Charlotte’s research supports the hypothesis of a brand new study, published in the journal Current Biology by Duke graduate student Jesse Granger, which has found that the animals are four times more likely to strand themselves during solar storms.
The academic paper has even earned the 15-year-old the Silver CREST award for scientific rigour.
The CREST assessors praised Charlotte for the “remarkable the way in which [she] mobilised to obtain sources” and that “the detail in and clarity of what [she] wanted to achieve was impressive”. All in all, they said that the “project was a delight to review”.

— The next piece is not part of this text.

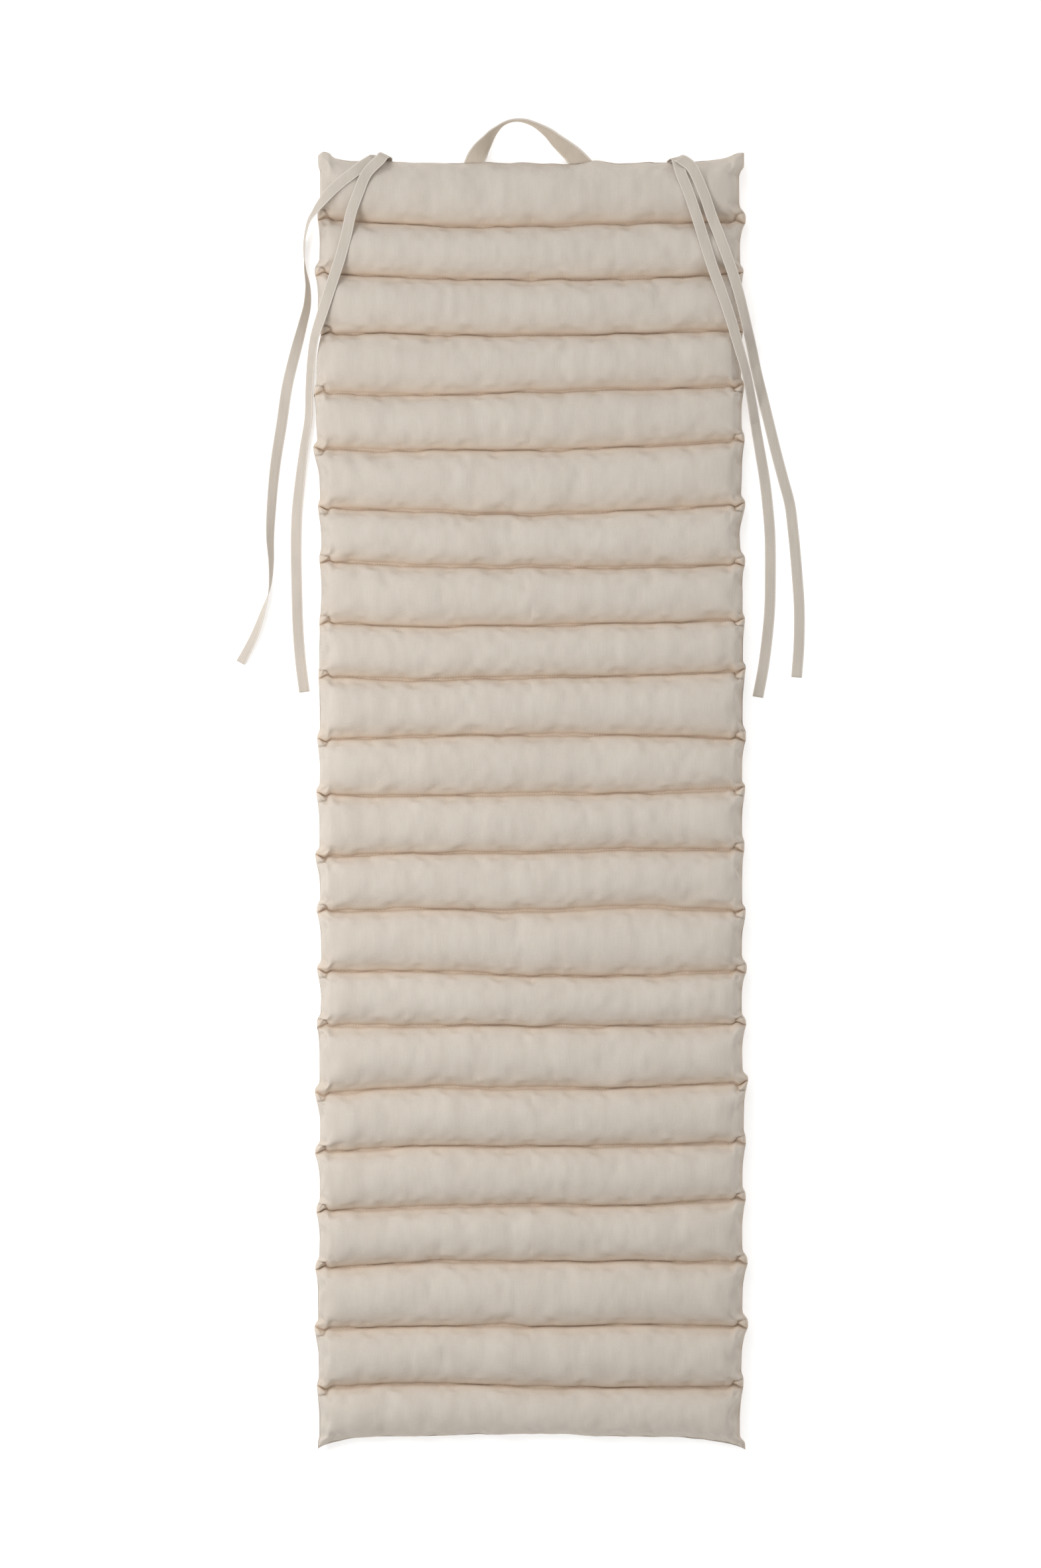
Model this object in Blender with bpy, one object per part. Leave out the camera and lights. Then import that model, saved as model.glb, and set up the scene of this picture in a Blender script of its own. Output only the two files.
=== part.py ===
"""A channel-quilted roll-up floor mattress, lying face up.

X runs across the mattress, +Y points to the head end with the carrying handle, +Z is up.
Units are metres. The origin is on the ground, under the middle of everything that is built.
"""

import bpy
import numpy as np

# Plan tables count in steps: x from the left, y from the head end down to the foot.
# They give each place as it is seen from the view height, straight above the plan's middle.
step = 0.000945
plan_middle = (784.0, 1181.0)
view_height = 5.27

# Heights and sizes of the filled pad.
pad_width = 0.600
channel_pitch = 0.0822
crown_height = 0.045
seam_top = 0.015
seam_bottom = 0.011
edge_height = 0.016
rim_reach = 0.005
edge_slack = 0.001
side_round = 0.048
foot_round = 0.020
ear_reach = 0.0066
# The corner tips: how far they stand out beyond the head edge and the foot edge, and how fast they
# die away.
head_tips = 0.0151
foot_tips = 0.0203
tip_reach = 0.0425
tip_power = 0.8
# The blunt hump beside the tip at the head edge's left end: its height, place and reach along the edge.
hump_height = 0.0045
hump_place = 0.012
hump_reach = 0.0065
# Shapes of the crown over a channel, of the rounded sides and of the grooves, as powers and a share.
crown_power = 2.3
crown_root = 1.9
side_power = 2.2
round_power = 2.0
groove_share = 0.17

# Sizes of the tapes and the strap.
tape_width = 0.0155
tape_thickness = 0.0015
tape_clearance = 0.0008
strap_width = 0.028
strap_thickness = 0.0024
strap_cut_reach = 0.025
strap_points = 41
sample_spacing = 0.010
loop_points = 15
fine_count = 1200
settle_length = 0.030
settle_rounds = 3
bridge_reach = 0.030
width_stations = (-1.0, -0.5, 0.0, 0.5, 1.0)

# Faces that meet at less than this many degrees are shaded smooth.
smooth_angle = 50.0

# How far the middle of the model is from the middle of the plan tables.
origin_shift = (0.000176, 0.000023)

# The head edge, the cross seams and the foot edge: place along the mattress at five stations from
# left to right, then the side's place at the ear on the left end and on the right end, and how far
# each ear is shifted along the side from its seam, towards the foot where it is over 0.
seam_columns = (
    "left", "left_quarter", "middle", "right_quarter", "right",
    "ear_left", "ear_right", "shift_left", "shift_right",
)
seam_rows = (
    (246.5, 246.5, 245.5, 246.0, 246.0, 482.0, 1119.0, 0.0, 0.0),
    (329.0, 341.0, 341.0, 337.0, 334.5, 478.0, 1123.5, -8.0, -6.0),
    (413.0, 420.0, 422.5, 419.0, 413.5, 474.0, 1120.0, -8.0, -2.0),
    (503.0, 504.0, 506.3, 503.0, 498.0, 483.0, 1119.0, 0.0, 0.0),
    (592.5, 595.0, 591.0, 587.0, 581.5, 473.0, 1121.0, 1.0, 7.0),
    (676.0, 678.5, 677.7, 673.5, 663.0, 472.0, 1121.5, 7.0, -2.0),
    (765.0, 771.0, 775.0, 770.0, 760.0, 479.0, 1122.5, 5.0, 7.0),
    (846.0, 853.0, 854.0, 855.0, 850.0, 481.0, 1122.5, -7.0, -7.0),
    (938.5, 944.0, 942.0, 938.5, 934.0, 481.0, 1122.0, 0.0, 9.0),
    (1019.0, 1023.5, 1019.5, 1016.7, 1010.0, 479.5, 1123.0, -3.0, 0.0),
    (1115.0, 1108.5, 1106.7, 1107.0, 1114.0, 477.5, 1123.5, 4.0, -6.0),
    (1196.0, 1198.0, 1196.7, 1195.0, 1187.0, 476.5, 1122.5, 2.0, 8.0),
    (1290.0, 1285.0, 1284.5, 1279.0, 1280.0, 475.0, 1121.5, 7.0, -9.0),
    (1372.0, 1369.5, 1372.0, 1366.5, 1372.0, 477.0, 1123.0, -3.0, 10.0),
    (1462.0, 1463.0, 1469.2, 1469.0, 1463.0, 477.5, 1125.0, 4.0, -7.0),
    (1545.0, 1544.0, 1545.0, 1544.5, 1541.0, 477.5, 1124.0, -5.0, 1.0),
    (1648.0, 1637.5, 1639.0, 1637.5, 1630.0, 474.5, 1127.0, 3.0, 0.0),
    (1735.0, 1725.0, 1725.7, 1724.0, 1720.5, 474.5, 1123.5, 1.0, -2.0),
    (1824.0, 1817.3, 1814.0, 1814.5, 1805.0, 476.5, 1123.5, 0.0, -3.0),
    (1910.0, 1899.7, 1899.7, 1899.0, 1901.0, 475.0, 1126.0, 0.0, 0.0),
    (2001.0, 1996.3, 1996.5, 1995.0, 1998.0, 474.0, 1127.0, 7.0, -5.0),
    (2090.0, 2082.3, 2087.0, 2090.0, 2087.0, 477.5, 1120.0, 4.0, -8.0),
    (2161.0, 2161.0, 2160.5, 2162.5, 2162.5, 481.0, 1121.0, 0.0, 0.0),
)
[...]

She conducted her research as part of the THS after-school astronomy club. Her teachers Brian Sheen, the Director of the Roseland Observatory, and professional astronomer Carolyn Kennett offered support throughout the process.
Charlotte said “I’ve never done anything like this before so it was a bit of a learning curve. The difficulty in finding relevant data and constantly revising the paper was pretty tough going but it was definitely worth it. The lack of available data means that my findings are currently inconclusive so I’m really excited to investigate further.”
Having received the praise of the CREST assessors for her scientific rigour, Charlotte hopes to publish her paper in an academic journal. She is already beginning preliminary research for her next project, the CREST gold award.